Great model :)
I'm impressed with this model, it feels pretty much like a ~30B to me.
It generates very interesting speech, tightly following the v2 card I spent a ton of time on crafting. Overall, the intelligence of the model seems to surpass my experiences with 7B models, but substantially.
I ended up also having an ooc conversation for like an hour with my card, and was happy to see how the model behind it understood some pretty existential topics and the boundaries of its awareness.
Sometimes, as usual, it gets stuck repeating the same symbol, however I get this with pretty much all models, and since I am limited to mixtral or ~30B, I can't really get goliath or anything like that to try if the same happens. I don't account this looping issue to the model, it's probably related more to samplers, however I have no clue how to resolve it.
Overall, just wanted to say thanks for the model as the speed I get from 9B and the quality of responses is a great balance for me.
Oh, and I am using the Q_8 quant.
Thanks for the feedback! Haha, Q8 is goated. I believe even with the Q6 the performance should be the same.
Samplers:
SillyTavern - TextGen
@Lewdiculous
Ooh, thanks! I am using dynamic temperature with ST, does that change how samplers should be?

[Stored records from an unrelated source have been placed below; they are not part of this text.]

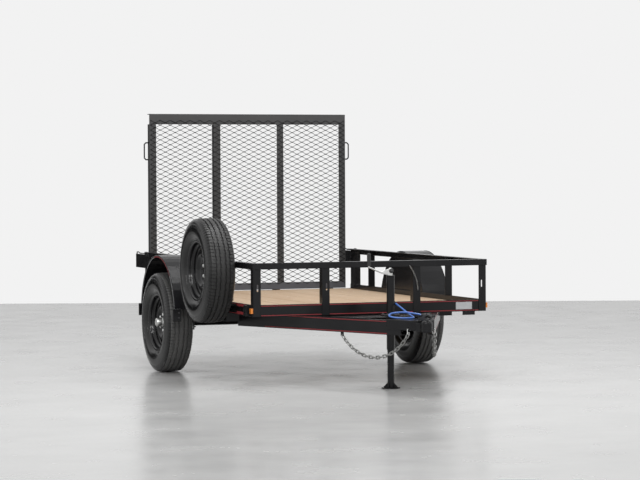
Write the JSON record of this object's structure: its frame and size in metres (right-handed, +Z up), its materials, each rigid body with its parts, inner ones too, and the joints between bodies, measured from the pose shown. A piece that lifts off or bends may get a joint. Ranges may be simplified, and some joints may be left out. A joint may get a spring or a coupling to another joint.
{
  "type": "utility trailer",
  "caption": "Open utility trailer with a planked bed, angle rails, an upright mesh ramp gate, a side-mounted spare, an A-frame tongue and a jack.",
  "frame": {"origin": "on the ground under the middle of the overall box, on the trailer's centre line", "axes": "+Z up, +Y rearwards from the tongue to the gate, +X to the right side as seen from the front"},
  "size_m": [2.075, 3.586, 1.814],
  "materials": {
    "black_paint": "gloss",
    "pine": "matte",
    "tyre": "matte",
    "wheel_paint": "gloss",
    "zinc": "satin",
    "chrome": "polished",
    "dark_steel": "satin",
    "grip": "matte",
    "amber_lens": "gloss",
    "red_lens": "gloss",
    "cord_jacket": "satin"
  },
  "bodies": {
    "chassis": {"axle": "black_paint", "chain_hooks": "zinc", "coupler": "black_paint", "coupler_latch": "dark_steel", "crank_grip": "grip", "cross_members": "black_paint", "deck_boards": "pine", "fender_left": "black_paint", "fender_right": "black_paint", "frame_end_rails": "black_paint", "frame_side_rails": "black_paint", "front_posts": "black_paint", "gate_guards": "black_paint", "hinge_lugs": "black_paint", "jack_crank": "zinc", "jack_plate": "black_paint", "jack_tube": "black_paint", "leaf_springs": "dark_steel", "rim_spare": "wheel_paint", "safety_chain_left": "zinc", "safety_chain_right": "zinc", "side_markers": "amber_lens", "side_posts": "black_paint", "spare_carrier": "black_paint", "spring_hangers": "black_paint", "stake_pockets": "black_paint", "tail_lamp_boxes": "black_paint", "tail_lamps": "red_lens", "tongue_beams": "black_paint", "top_rail_front": "black_paint", "top_rail_left": "black_paint", "top_rail_right": "black_paint", "tyre_spare": "tyre", "u_bolts": "dark_steel", "wiring_cord": "cord_jacket", "wiring_plug": "grip"},
    "wheel_left": {"hub_left": "chrome", "rim_left": "wheel_paint", "tyre_left": "tyre"},
    "wheel_right": {"hub_right": "chrome", "rim_right": "wheel_paint", "tyre_right": "tyre"},
    "gate": {"gate_bottom_bar": "black_paint", "gate_handles": "black_paint", "gate_hinge_barrels": "black_paint", "gate_mesh": "black_paint", "gate_stiles": "black_paint", "gate_top_bar": "black_paint"},
    "jack_leg": {"jack_foot": "black_paint", "jack_leg": "black_paint"}
  },
  "joints": [
    {"name": "wheel_left_spin", "type": "hinge", "parent": "chassis", "child": "wheel_left", "pos_m": [-0.935, 0.64, 0.344], "axis": [1, 0, 0], "continuous": true},
    {"name": "wheel_right_spin", "type": "hinge", "parent": "chassis", "child": "wheel_right", "pos_m": [0.935, 0.64, 0.344], "axis": [1, 0, 0], "continuous": true},
    {"name": "gate_hinge", "type": "hinge", "parent": "chassis", "child": "gate", "pos_m": [0, 1.606, 0.487], "axis": [-1, 0, 0], "range_deg": [0, 110]},
    {"name": "jack_slide", "type": "slide", "parent": "chassis", "child": "jack_leg", "axis": [0, 0, 1], "range_m": [0, 0.2]}
  ]
}
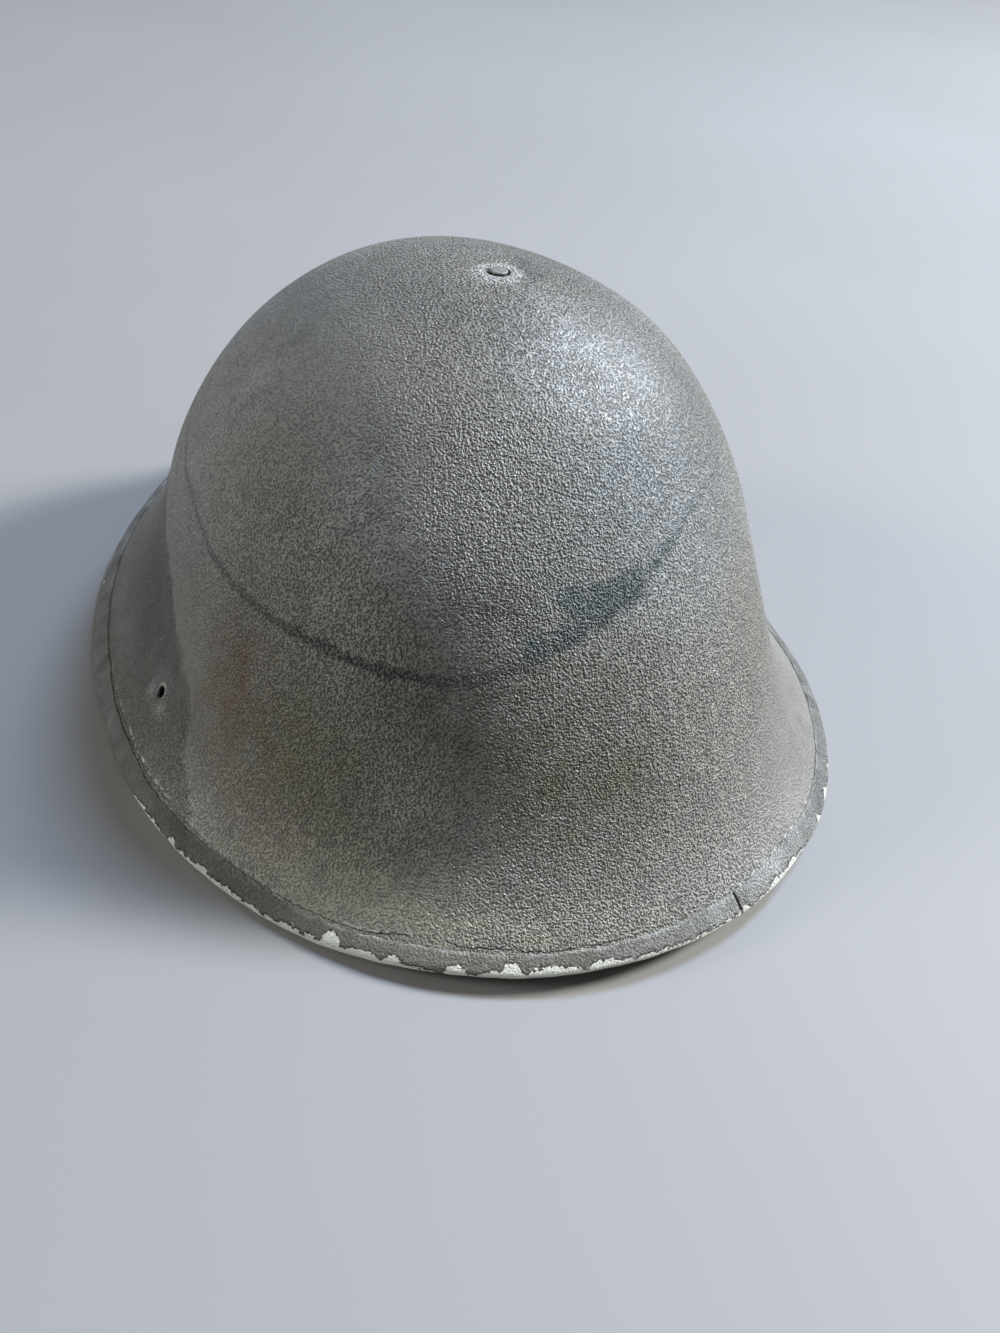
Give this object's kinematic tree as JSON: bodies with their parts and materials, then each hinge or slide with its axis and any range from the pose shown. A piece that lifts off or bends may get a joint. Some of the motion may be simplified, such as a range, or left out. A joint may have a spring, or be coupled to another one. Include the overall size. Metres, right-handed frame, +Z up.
{
  "type": "steel combat helmet",
  "caption": "Deep rounded steel combat helmet shell with a flared brim, a folded strip round its rim and a flat crown rivet; worn painted finish, open head cavity below.",
  "frame": {"origin": "under the middle of the helmet's bounding box, on the surface that its rim rests on", "axes": "+Z up through the crown, +Y towards the fuller brow end with the raised brim, -Y towards the sloping neck end that the picture shows nearest, X across the sides"},
  "size_m": [0.25, 0.304, 0.1455],
  "materials": {
    "shell_paint": "matt textured grey paint over pressed steel, stained and scratched",
    "band_paint": "dark grey paint over folded strip, chipped to a pale undercoat along its edge",
    "rivet_steel": "dull worn steel with paint left in its edge"
  },
  "bodies": {
    "root": {"helmet_shell": "shell_paint", "rim_band": "band_paint", "crown_rivet": "rivet_steel"}
  },
  "joints": []
}
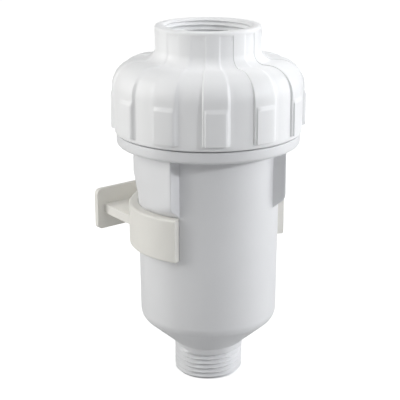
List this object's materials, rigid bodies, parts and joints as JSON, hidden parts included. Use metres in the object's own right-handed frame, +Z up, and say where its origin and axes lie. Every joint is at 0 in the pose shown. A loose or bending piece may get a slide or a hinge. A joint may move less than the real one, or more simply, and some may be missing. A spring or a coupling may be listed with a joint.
{
  "type": "condensate neutraliser",
  "caption": "Upright plastic condensate neutraliser with threaded outlet, ribbed screw cap with threaded inlet socket, charge of granulate between strainers, and spring wall clip.",
  "frame": {"origin": "centre of the outlet bore at the outlet's lower end", "axes": "+Z up along the housing's axis towards the inlet, +Y towards the wall plate, the clip opens towards -Y, +X completes the right-handed frame"},
  "size_m": [0.0918, 0.0954, 0.1722],
  "materials": {
    "housing": "satin injection-moulded polypropylene, white",
    "inlet_cap": "satin injection-moulded polypropylene, white",
    "cap_seal": "smooth rubber, black",
    "strainer": "plain moulded polypropylene, white",
    "granulate": "crushed marble or dolomite granules",
    "wall_clip": "satin moulded plastic, warm white"
  },
  "bodies": {
    "cartridge": {"housing": "housing", "upper_strainer": "strainer", "lower_strainer": "strainer", "granulate": "granulate"},
    "seal": {"cap_seal": "cap_seal"},
    "cap": {"inlet_cap": "inlet_cap"},
    "clip": {"wall_clip": "wall_clip"}
  },
  "joints": [
    {"name": "cap_lift", "type": "slide", "parent": "cartridge", "child": "seal", "axis": [0, 0, 1], "range_m": [0, 0.0152]},
    {"name": "cap_turn", "type": "hinge", "parent": "seal", "child": "cap", "pos_m": [0, 0, 0.1226], "axis": [0, 0, 1], "range_deg": [0, 900]},
    {"name": "clip_turn", "type": "hinge", "parent": "cartridge", "child": "clip", "pos_m": [0, 0, 0.0776], "axis": [0, 0, 1], "continuous": true}
  ],
  "couplings": [
    {"joint": "cap_lift", "follows": "cap_turn", "m_per_rad": 0.00095493}
  ]
}
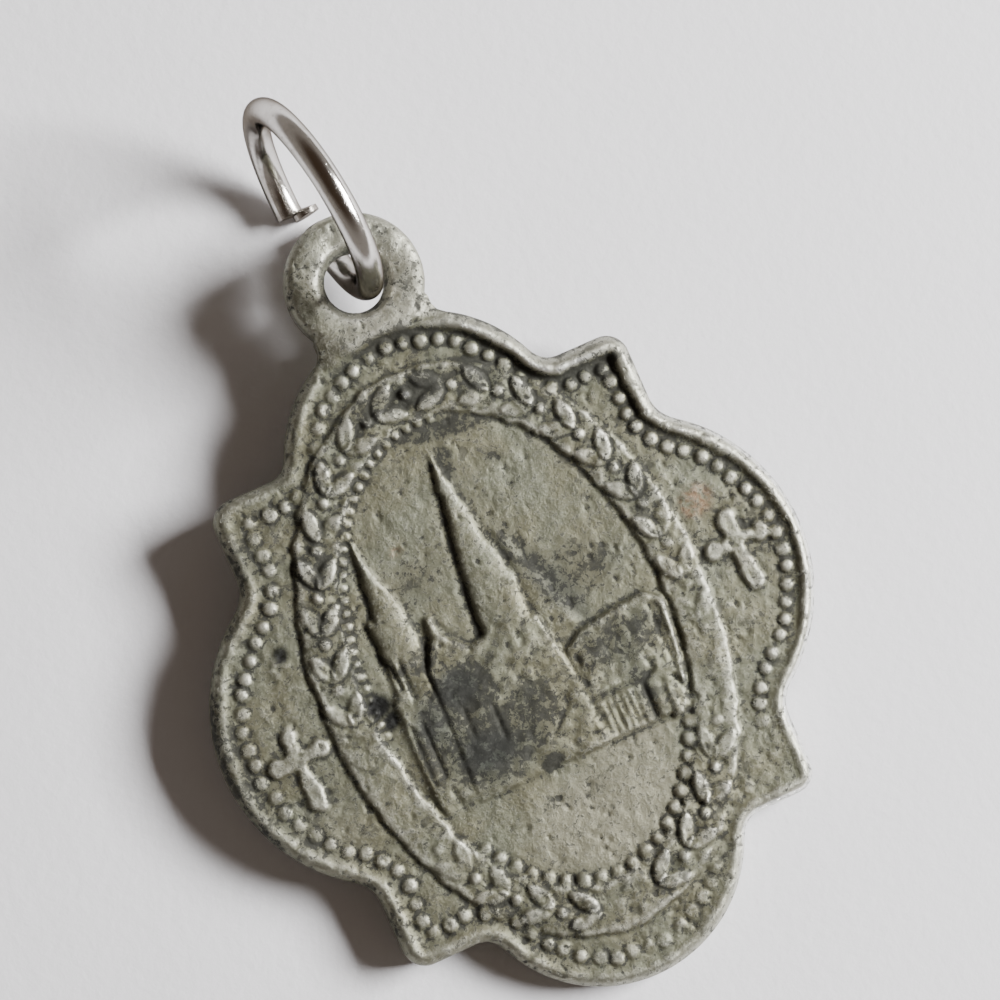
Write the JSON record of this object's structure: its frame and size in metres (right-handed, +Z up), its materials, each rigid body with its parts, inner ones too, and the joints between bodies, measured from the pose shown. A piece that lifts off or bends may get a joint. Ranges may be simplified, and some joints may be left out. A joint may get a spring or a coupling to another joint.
{
  "type": "religious medal pendant",
  "caption": "Small quatrefoil medal with a raised oval band, a church in low relief, beaded rim and drilled eyelet, with an open wire jump ring through it.",
  "frame": {"origin": "centre of the footprint, on the surface that the pendant lies on", "axes": "+Z up, the medal face up; +Y from the medal's foot to its eyelet and ring"},
  "size_m": [0.0228, 0.0344, 0.0083],
  "materials": {
    "cast_metal": "worn matt casting, dark in its recesses",
    "ring_wire": "bright drawn wire with light scratches"
  },
  "bodies": {
    "root": {"medal": "cast_metal", "jump_ring": "ring_wire"}
  },
  "joints": []
}
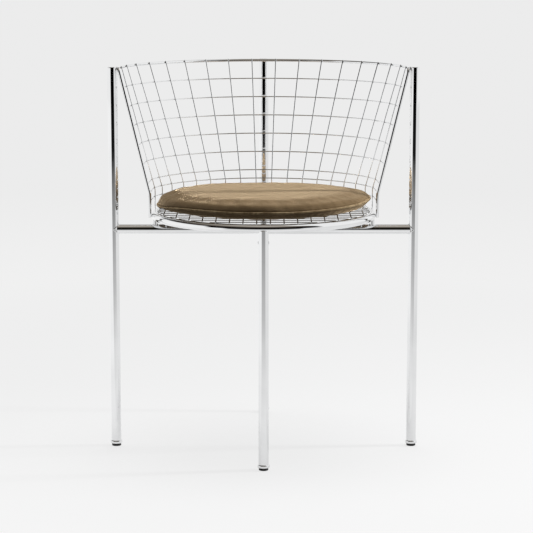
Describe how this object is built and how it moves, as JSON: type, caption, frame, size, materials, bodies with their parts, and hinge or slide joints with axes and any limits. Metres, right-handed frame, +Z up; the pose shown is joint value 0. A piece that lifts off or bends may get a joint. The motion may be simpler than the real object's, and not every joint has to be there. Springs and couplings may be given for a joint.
{
  "type": "wire mesh chair",
  "caption": "Wire mesh basket chair on chromed tube legs, with a loose round seat cushion.",
  "frame": {"origin": "on the floor, midway between the outer edges of the front and the back foot", "axes": "+Z up, +X to the right seen from the front, -Y towards the front of the chair"},
  "size_m": [0.603, 0.505, 0.7446],
  "materials": {
    "chromed steel": "polished chrome plate",
    "foot rubber": "matt",
    "cushion fabric": "short pile, brushed",
    "piping fabric": "short pile over a cord"
  },
  "bodies": {
    "frame": {"back_bar": "chromed steel", "back_leg": "chromed steel", "band_hoop_1": "chromed steel", "band_hoop_2": "chromed steel", "border_rod": "chromed steel", "crosswise_floor_wires": "chromed steel", "foot_pads": "foot rubber", "front_bar": "chromed steel", "front_leg": "chromed steel", "hoop_1": "chromed steel", "hoop_2": "chromed steel", "hoop_3": "chromed steel", "hoop_4": "chromed steel", "hoop_5": "chromed steel", "hoop_6": "chromed steel", "left_leg": "chromed steel", "left_upright_1": "chromed steel", "left_upright_2": "chromed steel", "left_upright_3": "chromed steel", "left_upright_4": "chromed steel", "left_upright_5": "chromed steel", "left_upright_6": "chromed steel", "left_upright_7": "chromed steel", "left_upright_8": "chromed steel", "left_upright_9": "chromed steel", "leg_caps": "chromed steel", "leg_glides": "chromed steel", "lengthwise_floor_wires": "chromed steel", "right_leg": "chromed steel", "right_upright_1": "chromed steel", "right_upright_2": "chromed steel", "right_upright_3": "chromed steel", "right_upright_4": "chromed steel", "right_upright_5": "chromed steel", "right_upright_6": "chromed steel", "right_upright_7": "chromed steel", "right_upright_8": "chromed steel", "right_upright_9": "chromed steel", "ring_standoffs": "chromed steel", "seat_ring": "chromed steel", "side_bar": "chromed steel"},
    "cushion": {"cushion_piping": "piping fabric", "seat_cushion": "cushion fabric"}
  },
  "joints": [
    {"name": "cushion_lift", "type": "slide", "parent": "frame", "child": "cushion", "axis": [0, 0, 1], "range_m": [0, 0.3]}
  ]
}
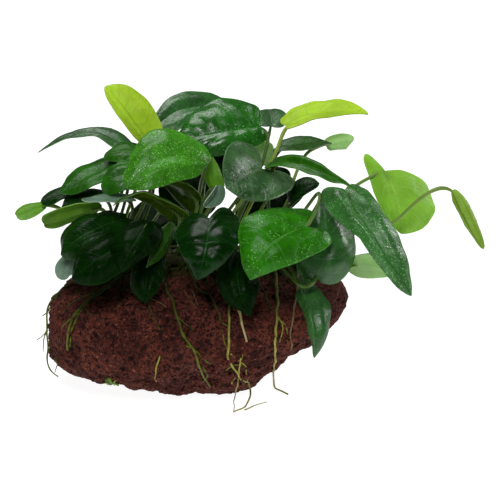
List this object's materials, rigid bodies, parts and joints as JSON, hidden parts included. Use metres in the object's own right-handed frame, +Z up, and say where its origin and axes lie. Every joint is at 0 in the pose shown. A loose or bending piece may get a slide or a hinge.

edit: sorry, I think you have it enabled in this config - i'll try it out ^^
edit2: thanks - these sampler settings certainly improved on the looping, I don't think I get it now (or it would be a lot less common)
Glad it helped. These are my go-to sampler settings for most models in SillyTavern, you can increase the DynaTemp-max range further as needed if you still find it not varied enough. Since Temperature is usually applied last by default for GGUF models in ST you can get away with higher values than you expect, even a 3 won't make most models go too crazy.
Eventually all models can act repetitive but nothing some swipes usually don't solve.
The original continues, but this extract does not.